Ma non è tutto, perché questo straordinario momento editoriale viene coronato dall'iniziativa promossa dal dipartimento di Italianistica dell'Università di Firenze: una mostra bibliografica dedicata allo scrittore palermitano, che sarà inaugurata il prossimo 15 aprile, con tanto di foto, manoscritti originali, prime edizioni, estratti della tesi di laurea, brani della sua prima opera narrativa, e un documentato catalogo. Vengono alla mente le parole del sommo filologo Gianfranco Contini, raccolte da Ludovica Ripa di Meana nel libro intervista del 1989 "Diligenza e voluttà": «Il momento di Pizzuto non è ancora venuto, ma certamente verrà».
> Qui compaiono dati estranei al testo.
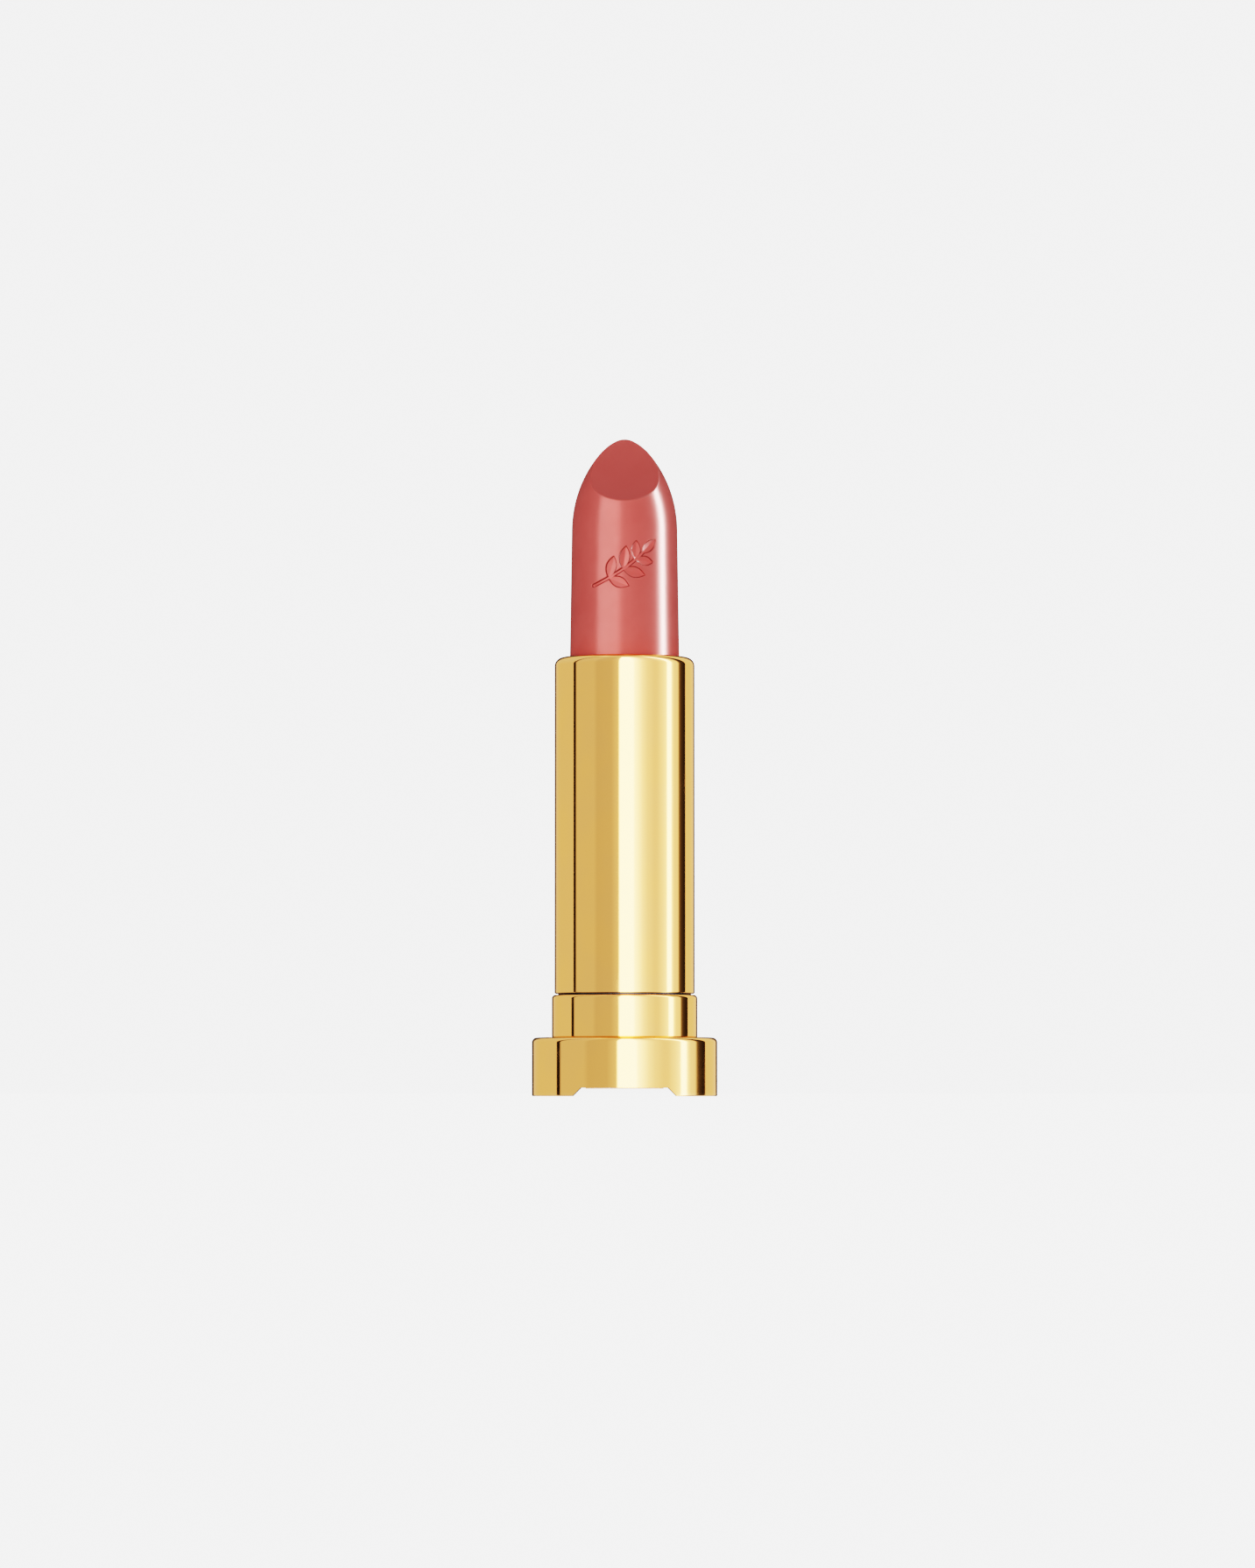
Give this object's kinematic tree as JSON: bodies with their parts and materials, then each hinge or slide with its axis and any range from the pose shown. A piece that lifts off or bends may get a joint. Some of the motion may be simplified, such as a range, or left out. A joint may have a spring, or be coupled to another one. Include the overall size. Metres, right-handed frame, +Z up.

Adesso sembra davvero arrivato il momento di rileggere le opere di questo appartato e inconsapevole maestro d'avanguardia scomparso ventisei anni fa: ma a una rassicurante distanza, sia dalle esaltazioni fatte da Contini, e in parte anche da Baldacci, Caproni, che dal silenzio colpevole di tanta critica distratta. Purtroppo è vero che nelle nostre patrie lettere circolano, come diceva Manganelli, una ventina di nomi che formano il campionato letterario di serie A. Ce n'è anche, si intende, uno di serie B, ma a volte può accadere che qualcuno venga promosso da B in A.
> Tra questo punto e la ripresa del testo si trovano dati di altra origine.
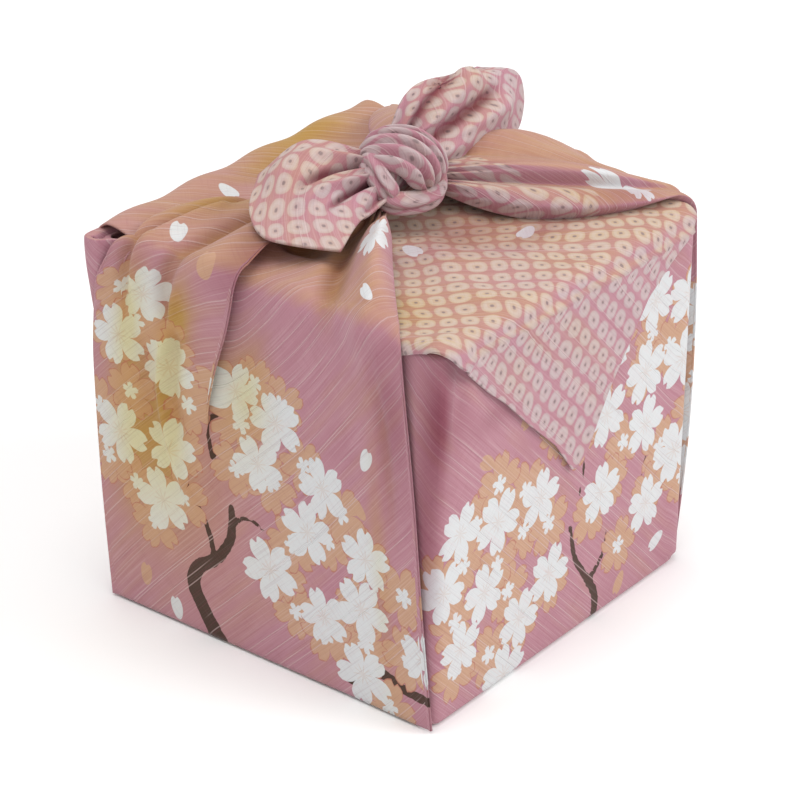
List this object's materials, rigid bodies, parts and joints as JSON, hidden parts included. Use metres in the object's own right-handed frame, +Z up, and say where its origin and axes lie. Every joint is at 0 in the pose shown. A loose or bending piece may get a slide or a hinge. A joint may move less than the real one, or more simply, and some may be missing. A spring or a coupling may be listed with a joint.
{
  "type": "furoshiki-wrapped gift box",
  "caption": "Square wrapping cloth tied over a gift box: a square knot with free ends on the lid, wings at the sides and a corner hanging down the front.",
  "frame": {"origin": "middle of the wrapped base, on the surface it stands on", "axes": "+Z up; -Y is the front face with the hanging corner, -X is the side of the left wing"},
  "size_m": [0.1792, 0.1709, 0.207],
  "materials": {
    "printed_cotton": "matt slubbed cotton, rose ground with a cherry blossom print and dotted corners",
    "pale_wood": "plain unvarnished pale wood"
  },
  "bodies": {
    "root": {"furoshiki": "printed_cotton", "gift_box": "pale_wood"}
  },
  "joints": []
}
E' forse quello che sta capitando allo «sbirro» (così amava definirsi) Antonio Pizzuto, vicepresidente di quella che oggi sarebbe l'Interpol, questore, traduttore di Kant, conoscitore dei classici greci e latini, narratore di una realtà assurda e inconcludente? L'abbiamo chiesto ad Antonio Pane, esegeta delle opere dell'autore palermitano: «L'esito di questo rigoglio editoriale potrebbe essere quello di far diventare Pizzuto un classico ufficiale. Ed è una grossa pecca che non lo sia ancora diventato. È stato sicuramente uno dei tre più grandi scrittori del secondo Novecento, assieme a Gadda e D'Arrigo».
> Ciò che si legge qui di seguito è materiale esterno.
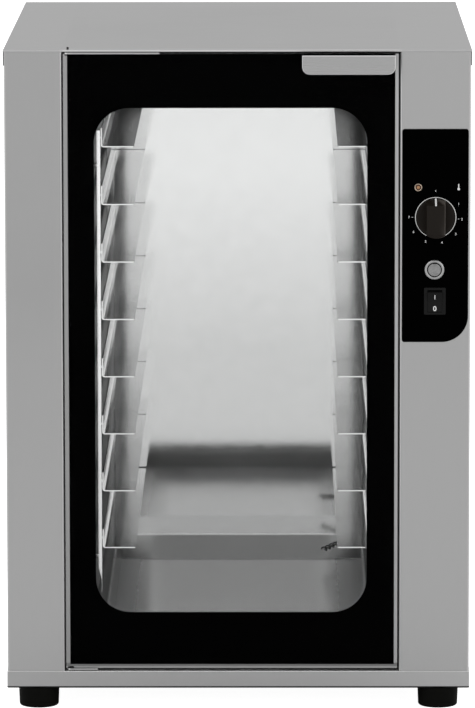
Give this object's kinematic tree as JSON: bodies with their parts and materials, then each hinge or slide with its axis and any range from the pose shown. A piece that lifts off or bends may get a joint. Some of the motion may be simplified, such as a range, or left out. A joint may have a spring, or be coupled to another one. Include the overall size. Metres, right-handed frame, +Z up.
{
  "type": "cabinet dough proofer",
  "caption": "Free-standing cabinet proofer with a hinged full-height glass door, tray runners inside, and a knob, push-button, rocker switch and lamp on its right front column.",
  "frame": {"origin": "on the ground, at the middle of the bounding box's bottom face", "axes": "+Z up, the door faces -Y, +X to the right as seen from the front"},
  "size_m": [0.6, 0.738, 0.8607],
  "materials": {
    "housing_steel": "brushed, satin",
    "door_steel": "brushed, satin",
    "handle_steel": "brushed, satin",
    "cavity_steel": "bright rolled",
    "rack_steel": "bright",
    "zinc_steel": "plated",
    "bulb_metal": "dark oxidised",
    "heater_sheath": "dark oxidised",
    "clear_glass": "clear, polished",
    "black_enamel": "glossy",
    "fascia_black": "glossy",
    "knob_plastic": "fine moulded",
    "ring_chrome": "polished",
    "lamp_amber": "clear amber",
    "button_metal": "turned",
    "switch_plastic": "fine moulded",
    "terminal_plastic": "moulded",
    "gland_plastic": "moulded",
    "foot_rubber": "moulded",
    "seal_rubber": "extruded",
    "mineral_wool": "fibrous"
  },
  "bodies": {
    "cabinet": {"back_panel": "housing_steel", "base_pan": "housing_steel", "button_housing": "button_metal", "cable_gland": "gland_plastic", "case_screws": "zinc_steel", "cavity_back_wall": "cavity_steel", "cavity_ceiling": "cavity_steel", "cavity_floor": "cavity_steel", "cavity_left_wall": "cavity_steel", "cavity_right_wall": "cavity_steel", "control_fascia": "fascia_black", "foot_studs": "zinc_steel", "front_left_foot": "foot_rubber", "front_right_foot": "foot_rubber", "heating_element": "heater_sheath", "hinge_pins": "zinc_steel", "insulation_back": "mineral_wool", "insulation_sides": "mineral_wool", "insulation_top": "mineral_wool", "left_runner_1": "cavity_steel", "left_runner_2": "cavity_steel", "left_runner_3": "cavity_steel", "left_runner_4": "cavity_steel", "left_runner_5": "cavity_steel", "left_runner_6": "cavity_steel", "left_runner_7": "cavity_steel", "left_runner_8": "cavity_steel", "left_side_panel": "housing_steel", "pilot_lamp": "lamp_amber", "rack_posts": "rack_steel", "rear_left_foot": "foot_rubber", "rear_right_foot": "foot_rubber", "right_runner_1": "cavity_steel", "right_runner_2": "cavity_steel", "right_runner_3": "cavity_steel", "right_runner_4": "cavity_steel", "right_runner_5": "cavity_steel", "right_runner_6": "cavity_steel", "right_runner_7": "cavity_steel", "right_runner_8": "cavity_steel", "right_side_panel": "housing_steel", "switch_housing": "switch_plastic", "terminal_block": "terminal_plastic", "thermostat_body": "knob_plastic", "thermostat_bulb": "bulb_metal", "top_lid": "housing_steel"},
    "door": {"door_frame": "door_steel", "door_liner": "cavity_steel", "door_glass": "clear_glass", "glass_border": "black_enamel", "door_gasket": "seal_rubber", "door_handle": "handle_steel", "handle_screws": "zinc_steel", "top_hinge_plate": "zinc_steel", "bottom_hinge_plate": "zinc_steel"},
    "knob": {"control_knob": "knob_plastic", "knob_ring": "ring_chrome", "control_shaft": "zinc_steel"},
    "button": {"push_button": "button_metal"},
    "rocker": {"rocker_key": "switch_plastic"}
  },
  "joints": [
    {"name": "door_hinge", "type": "hinge", "parent": "cabinet", "child": "door", "pos_m": [-0.217, -0.3375, 0.4525], "axis": [0, 0, -1], "range_deg": [0, 92]},
    {"name": "knob_turn", "type": "hinge", "parent": "cabinet", "child": "knob", "pos_m": [0.2537, -0.355, 0.6425], "axis": [0, 1, 0], "range_deg": [0, 270]},
    {"name": "button_press", "type": "slide", "parent": "cabinet", "child": "button", "axis": [0, 1, 0], "range_m": [0, 0.003], "stiffness_N_per_m": 900, "springref_m": -0.002},
    {"name": "rocker_tilt", "type": "hinge", "parent": "cabinet", "child": "rocker", "pos_m": [0.2531, -0.344, 0.5337], "axis": [-1, 0, 0], "range_deg": [0, 20]}
  ]
}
Ma come si spiega il silenzio che ha circondato la sua opera per tanti anni? «I motivi principali - spiega Pane - sono essenzialmente due: la scarsa circolazione dei suoi libri, dovuta al fallimento delle due case editrici che li pubblicarono, ossia Lerici e il Saggiatore, e la complessità che presenta la lettura di Pizzuto, il suo linguaggio difficilmente penetrabile». Ma è innegabile che ci sia, nell'approccio alle sue opere, anche un ostacolo di ordine narrativo, dovuto alla costruzione dei testi, alla giustapposizione dei momenti narrativi, alla manipolazione del tempo e dello spazio. «Quasi sempre - continua lo studioso - i libri di Pizzuto sono il risultato di un collage: alla base di essi vi è una sequenza di frammenti che hanno scarse connessioni visibili, posti come sono in una successione senza ordine. Sono romanzi invertebrati, di cui non si vede nessuna struttura, soprattutto nelle ultime opere, in cui la lingua italiana viene violentemente sconvolta. E poi, a complicare ulteriormente la situazione intervengono i richiami classici, i riferimenti filosofici: una frase di Pizzuto equivale a una pagina di uno scrittore qualsiasi, per densità e contenuto. Quello che lui propone nelle sue opere è una sorta di realismo avanzato, che tiene conto della relatività, dell'indeterminatezza».
Si può allora asserire che il messaggio consegnato da Pizzuto nelle sue pagine sia di natura essenzialmente filosofica? «Per lui - conclude Pane - la narrativa è solo un pretesto per trasmettere la sua visione del mondo, che gli deriva da Kant e che passa attraverso le acquisizioni del pensiero novecentesco».
«Cos'è Pizzuto, questo siciliano cosmopolita? Me lo chiedo. Una vittima, forse, o un testimone. Qualche volta potrà divenire un rimorso», scriveva anni fa Sebastiano Addamo. Oggi, finalmente, ci sono tutte le condizioni per cancellare ogni senso di colpa.